Tip: There’s no need to buy beeswax wraps. Here’s how to make your own.

3. Grow your own greens

Grow your own vegies and say goodbye to plastic packaging for good. Spring is a great time to get started. If you have the room, raised planters such as the ones seen here are a good option. But if you’re renting or space is tight, planting vegies and herbs in pots is a good solution. In some ways pots win out – place them in a sunny spot on a deck or patio near the kitchen and you’ll always have herbs on hand to take your meals from simple to sensational. Pots are also an easy and fun way to inject colour and style, and they can easily be moved around so that they’re always getting optimal sun exposure.

4. Compost your green waste

We might not think twice about throwing away unused fruit and vegies, assuming they will harmlessly decompose in landfill, but this is simply not the case. Waste lies stagnant in landfill sites as the oxygen required for the decaying process is not available. The landfill material then releases greenhouse gases that contribute to climate change. All this can be avoided by simply composting rather than disposing of our food waste. Invest in a compost bin, worm farm or Bokashi bin and your garden and the environment will soon see the benefits. Find out which is the best system for you (and perhaps even secure a council discount) here.

Tip: While it is common knowledge that plastic products take many years to decompose, it’s important to recycle other products carefully too. While glass seems a green alternative to plastic, it should never be placed into landfill unless absolutely necessary. Glass may take as long as a million years to decompose in landfill conditions.

5. Be energy efficient

Although it’s tempting to throw all your clothes in the dryer after a long day at work, hanging clothes to dry outside is a far more energy-efficient option. Consider installing a hanging clothes rack in your laundry (as seen here) for days when the weather isn’t on your side.

6. Recycle your clothes
Filling up landfill with used clothing just doesn’t make sense. According to ABC Radio Melbourne, Australians buy 27 kilograms of new clothing and textiles every year. While textiles made of natural fibres are biodegradable, ‘fast fashion’ is often synthetic, resulting in thousands of micro plastic particles being distributed during washing or when stored in landfill. Donating used clothing or simply buying less in the first place is a good option. If you do donate your clothes, ensure they are washed and in good condition.

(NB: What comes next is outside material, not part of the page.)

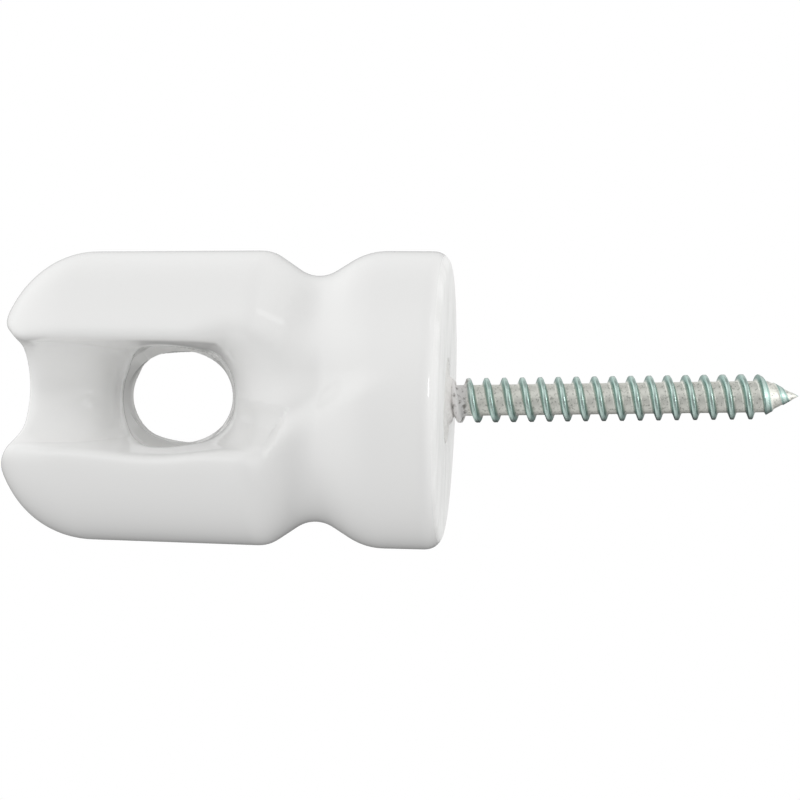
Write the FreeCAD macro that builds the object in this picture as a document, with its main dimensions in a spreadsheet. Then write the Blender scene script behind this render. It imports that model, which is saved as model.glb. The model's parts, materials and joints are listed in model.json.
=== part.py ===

Tip: If your old clothes are not in sellable condition consider repurposing them. Your local school might like the fabric for their art room, or get your craft on and create something unique. Handmade is the new black, after all.

7. Go slow
The slow fashion movement relates to homewares as well. While it’s easy to nip out and update your decor with the latest style for next to nothing, think twice before bringing too many cheap accessories into your home. Do you truly love the style or are you blindly following a fashion moment that will soon pass? Ask yourself whether you genuinely love or need the item; if you don’t, then resist buying it in the first place.